I canti da opera lirica sono influenzati da una quantità di elementi, e più volte sono arricchiti da forme e termini dialettali. I canti del balletto iniziale si rifanno in parte a quelli dei battellieri russi della Volga, e lungo tutto lo spettacolo assistiamo a quartetti, quintetti, sonorità elettroniche e cori, mentre l'essenzialità lirica dell'opera è intervallata e ridimensionata da momenti dialogati (soprattutto da parte di Don Ciccio).

Alle musiche partecipano l'orchestra e il coro di Torino della RAI; maestro del coro è Ruggero Maghini. Responsabile dell'audio è il tecnico Carlo Gerina; le coreografie sono di Ugo Dell'Ara; a Corrado Bartoloni vengono affidate le luci.

Produzione[modifica | modifica wikitesto]

L'opera fu sviluppata negli studi di Roma, ma per diversi effetti musicali e sonori si ricorse allo studio di Fonologia della RAI a Milano.
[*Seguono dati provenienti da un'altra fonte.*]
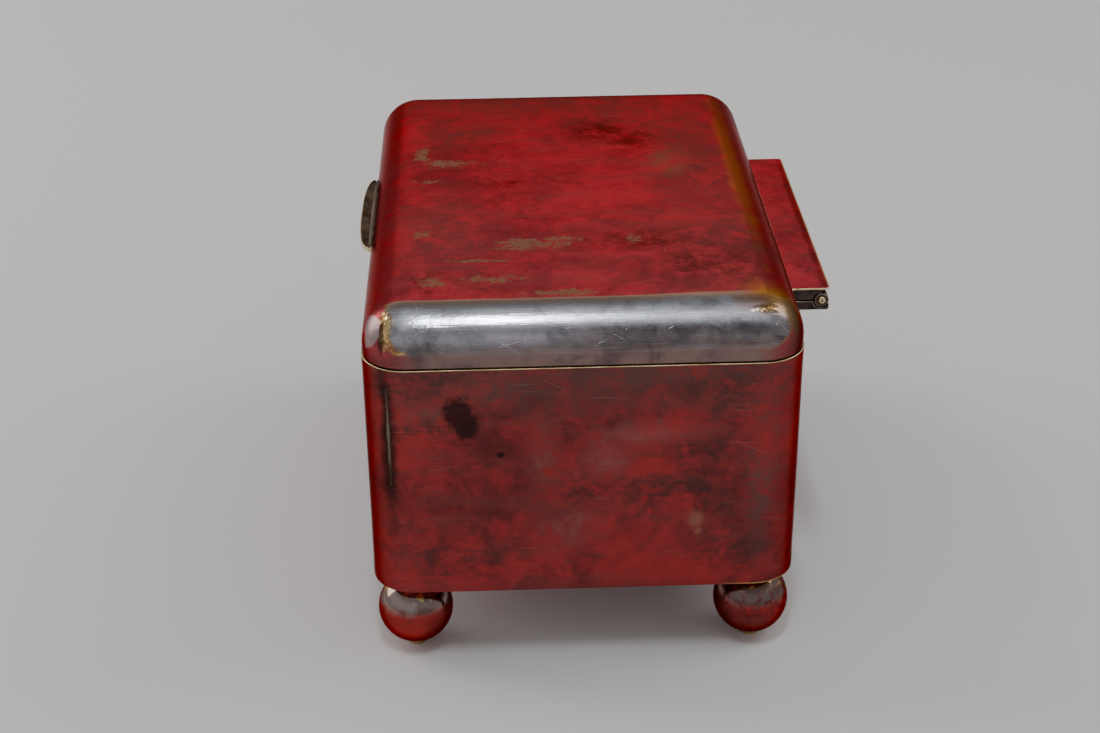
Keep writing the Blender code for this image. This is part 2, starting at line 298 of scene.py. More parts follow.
def turned(profile, sides, place):
    """Rings round an axis through (radius, along) pairs; place takes points on Z to their place."""
    rings = []
    for radius, along in profile:
        angles = [2 * math.pi * side / sides for side in range(sides)]
        rings.append([place @ Vector((radius * math.cos(a), radius * math.sin(a), along)) for a in angles])
    return rings


def hollows(point):
    """Depth of the slight hollows of rubbed sheet at a point."""
    return WAVE_DEPTH * (0.5 + 0.5 * noise.noise(point / WAVE_SIZE))


def press_in(mesh, first, last, ends, dents=()):
    """Presses vertices first to last inwards into slight hollows and dents.

    The hollows fade out towards the heights in ends. A dent is (centre, radius, depth).
    """
    shape = bmesh.new()
    shape.from_mesh(mesh)
    shape.normal_update()
    shape.verts.ensure_lookup_table()
    shifts = []
    for index in range(first, last):
        vertex = shape.verts[index]
        fade = min(1, *(abs(vertex.co.z - end) / (4 * MM) for end in ends))
        depth = hollows(vertex.co) * fade
        for centre, radius, deep in dents:
            depth += deep * math.exp(-((vertex.co - centre).length / radius) ** 2)
        shifts.append((vertex, vertex.normal * depth))
    for vertex, shift in shifts:
        vertex.co -= shift
    shape.to_mesh(mesh)
    shape.free()


def refined(node_name, materials, width, arris=-1, edge_test=None):
    """A copy of a CAD node with its facets merged and its arrises rounded.

    The arrises may take a material of their own, as may the faces that edge_test(normal) picks.
    """
    mesh = frame["nodes"][node_name].data.copy()
    mesh.materials.clear()
    shape = bmesh.new()
    shape.from_mesh(mesh)
    bmesh.ops.remove_doubles(shape, verts=shape.verts, dist=0.001 * MM)
    bmesh.ops.dissolve_limit(
        shape,
        angle_limit=math.radians(1),
        verts=shape.verts,
        edges=shape.edges,
        use_dissolve_boundaries=False,
    )
    for face in shape.faces:
        face.material_index = 1 if edge_test and edge_test(face.normal) else 0
    shape.to_mesh(mesh)
    shape.free()
    piece = add_piece(node_name, mesh, materials)
    rounding = piece.modifiers.new("arrises", "BEVEL")
    rounding.width = width
    rounding.segments = 3
    rounding.limit_method = "ANGLE"
    rounding.angle_limit = ARRIS_ANGLE
    rounding.material = arris
    return piece


# ---------------------------------------------------------------- shader nodes


def node(tree, kind, settings=None, **values):
    """A shader node. A value may be a socket, which is linked; _3 names the fourth input."""
    made = tree.nodes.new("ShaderNode" + kind)
    for key, value in (settings or {}).items():
        setattr(made, key, value)
    for key, value in values.items():
        socket = made.inputs[int(key[1:])] if key[0] == "_" else made.inputs[key.replace("_", " ")]
        if isinstance(value, bpy.types.NodeSocket):
            tree.links.new(value, socket)
        else:
            socket.default_value = value
    return made


def maths(tree, operation, first, second=0.0):
    return node(tree, "Math", {"operation": operation}, _0=first, _1=second).outputs[0]


def times(tree, first, second):
    return maths(tree, "MULTIPLY", first, second)


def plus(tree, first, second):
    return maths(tree, "ADD", first, second)


def minus(tree, first, second):
    return maths(tree, "SUBTRACT", first, second)


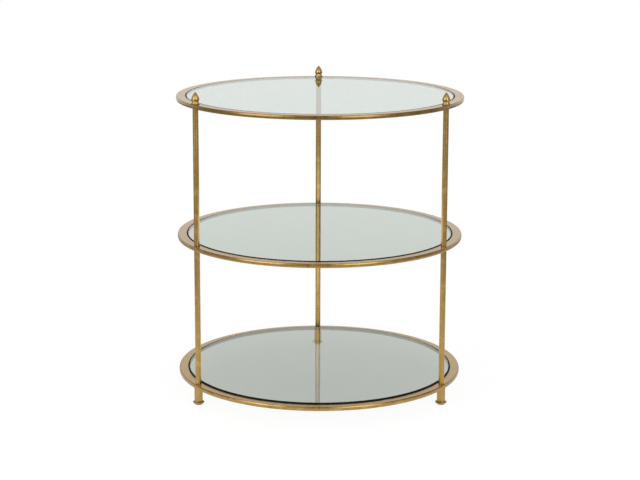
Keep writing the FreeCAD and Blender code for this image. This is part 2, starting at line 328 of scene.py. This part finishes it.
def sweepOutline(tree, given):
    outline = addNode(tree, "GeometryNodeMeshToCurve")
    plug(tree, given["Geometry"], outline.inputs["Mesh"])
    rounded = addNode(tree, "GeometryNodeFilletCurve", mode="POLY")
    plug(tree, outline.outputs["Curve"], rounded.inputs["Curve"])
    plug(tree, given["Edge Rounding"], rounded.inputs["Radius"])
    plug(tree, True, rounded.inputs["Limit Radius"])
    plug(tree, turning["roundingPoints"], rounded.inputs["Count"])
    path = addNode(tree, "GeometryNodeCurvePrimitiveCircle", mode="RADIUS")
    plug(tree, given["Segments"], path.inputs["Resolution"])
    plug(tree, turning["axisOffset"], path.inputs["Radius"])
    upright = addNode(tree, "GeometryNodeSetCurveNormal", mode="Z_UP")
    plug(tree, path.outputs["Curve"], upright.inputs["Curve"])
    swept = addNode(tree, "GeometryNodeCurveToMesh")
    plug(tree, upright.outputs["Curve"], swept.inputs["Curve"])
    plug(tree, rounded.outputs["Curve"], swept.inputs["Profile Curve"])
    merged = addNode(tree, "GeometryNodeMergeByDistance")
    plug(tree, swept.outputs["Mesh"], merged.inputs["Geometry"])
    plug(tree, turning["mergeWithin"], merged.inputs["Distance"])
    return merged.outputs["Geometry"]


def smoothSoftEdges(tree, shape):
    angle = addNode(tree, "GeometryNodeInputMeshEdgeAngle")
    soft = addNode(tree, "FunctionNodeCompare", operation="LESS_THAN")
    plug(tree, angle.outputs["Unsigned Angle"], soft.inputs["A"])
    plug(tree, math.radians(turning["sharpAngle"]), soft.inputs["B"])
    edges = addNode(tree, "GeometryNodeSetShadeSmooth", domain="EDGE")
    plug(tree, shape, edges.inputs["Geometry"])
    plug(tree, soft.outputs["Result"], edges.inputs["Shade Smooth"])
    faces = addNode(tree, "GeometryNodeSetShadeSmooth", domain="FACE")
    plug(tree, edges.outputs["Geometry"], faces.inputs["Geometry"])
    return faces.outputs["Geometry"]


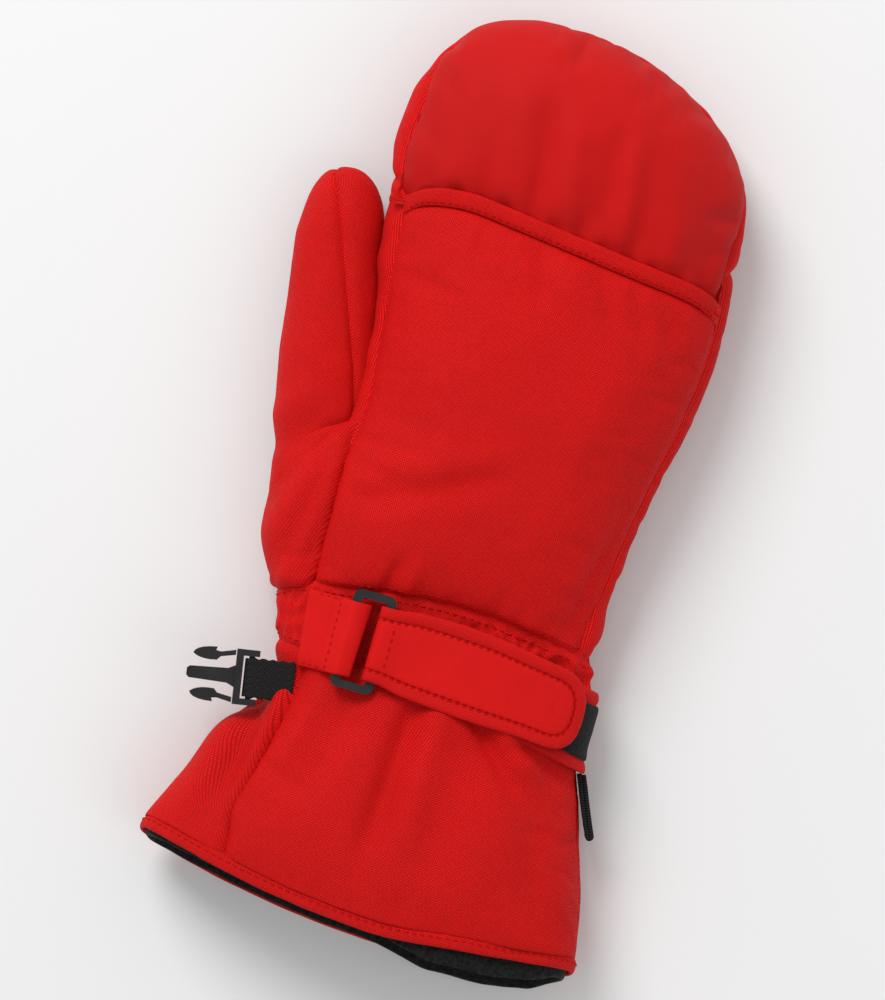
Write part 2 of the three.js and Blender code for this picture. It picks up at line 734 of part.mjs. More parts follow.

Roman Vlad, l'autore delle musiche, a cui fu affidata la presentazione per la prima volta in tv de La Fantarca, affermò in tale occasione di essersi interessato alla storia e di averne apprezzata la messa in opera perché si trattava di un soggetto al contempo «attuale, modernissimo e antico, lieve e senza pretese» e ne sottolineò l'intento prima di tutto ludico. Insomma, nonostante i riferimenti alle tematiche più urgenti del tempo - l'arretratezza del Mezzogiorno, la guerra fredda, il pericolo delle dittature, la corsa agli armamenti - La Fantarca andrebbe interpretata soprattutto come una creazione di intrattenimento. L'ironia e persino la comicità che la pervadono non intendono mirare a una satira che si prenda troppo seriamente: esse, piuttosto, traggono spunto dal presente per parodiarne certi aspetti, piegando altresì al gusto dell'opera buffa le inquietudini serie di certa fantascienza.